Monday, April 30, 2007

George:"What is it that you do for a living, Newman?"

Newman:"I'm a United States Postal Worker"

George:"Aren't those the guys that always go crazy..."

Newman:"Sometimes...Because the mail never stops. It just keeps coming and coming and coming. There's never a letup. It's relentless. Every day it piles up more and more, but the more you get out, the more it keeps coming. And then the barcode reader breaks, and then it's Publisher's Clearinghouse Day..."

"I'm not saying it's right...but I understand..."--Chris Rock

A day in the life...part 2

4:00pm--a quick drive home and change of clothes leaves me with roughly 40 minutes of cherished solitude. As the restaurant is closed to the public and I plan to be back by 5pm, emergency possibilities are limited and I leave my cell phone in the car. Now, I am not a huge fan of TV as a rule, but it does come in handy during these mid-afternoon breaks [when I get them] and in the dead of night when I am home and trying to block out the horrors of the evening just ended. Obviously, however, these aren't exactly the "prime time" viewing hours and I rely heavily on TiVo. As the pace of my TiVo recording far outpaces my viewing, today I take a few minutes to thin the herd of waiting programs before the system memory gets full and I miss the chance to record some upcoming favorites. A commercial-free Simpsons, most of a Family Guy, and diet sodas #15 and #16 later I am back in the car

5:10pm--back in the restaurant....several guests already in the lounge using alcohol to block out the horrors of their days just ended, as well as a party of 8 with a 5:30pm reservation [first available of the evening]. The 8 is demanding to be seated early because, the host tells my simpering maitre d', "I see waiters and I see tables and people are already DRINKING, there is no reason for us to have to wait". This maitre d', who is my second-in-command in name only, and not much more in reality than an unattractive male hostess, would normally cave in but sees me watching him out of the corner of his eye.

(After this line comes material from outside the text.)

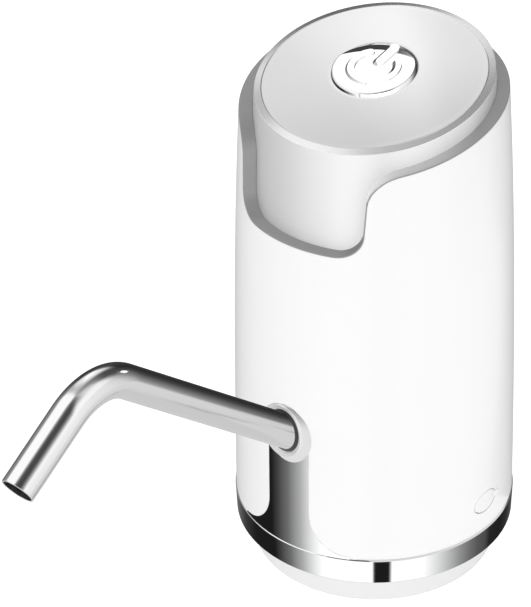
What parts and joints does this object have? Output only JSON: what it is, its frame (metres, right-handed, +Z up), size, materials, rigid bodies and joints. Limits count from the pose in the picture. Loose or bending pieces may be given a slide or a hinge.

The party of 8 continues to wait.

Popping into my office, my assistant gives me a thankfully positive report on lunch, lets me know that none of the 7 voicemails waiting for me sounded urgent to her, and watches with me as my hung-over young waiter dashes past my office window [that looks out on the kitchen] en route to the bathroom to expel the stubborn remnants of Mexico's finest.

two quick phone calls from the beverage director and restaurant manager of our other property.

The beverage manager is having a problem with one of his salesmen who is not giving him or the property the respect they deserve--even though a new restaurant, it is already very busy as well as the little sister of one of the most prominent properties in town. The salesman is treating our manager like a newbie running a pizza parlor--trying to ransom allocated items with "suggested" companion items or holding them back entirely while dropping his discount rate and tacking un-ordered stuff on the deliveries. I give my associate two suggestions--he can tell the salesman that I am unhappy with the way the program is being run and am threatening to take it over myself. This should scare the salesman straight--he will realize that I will bring along my own salesman and that he will lose a top-rated new account and the attached income. This scenario also allows my associate to retain his public autonomy and forge a useful, if false, sense of alliance with the difficult liquor/wine rep. The second option is that I throw the salesman off the property--simpler and more straightforward but likely to create a situation whereby my associate is constantly being asked by successive people if his decisions have my blessing, and the distributor people will automatically include me in their dealings with my associate. I am in favor of the first option, but leave the decision to him and time to think about it.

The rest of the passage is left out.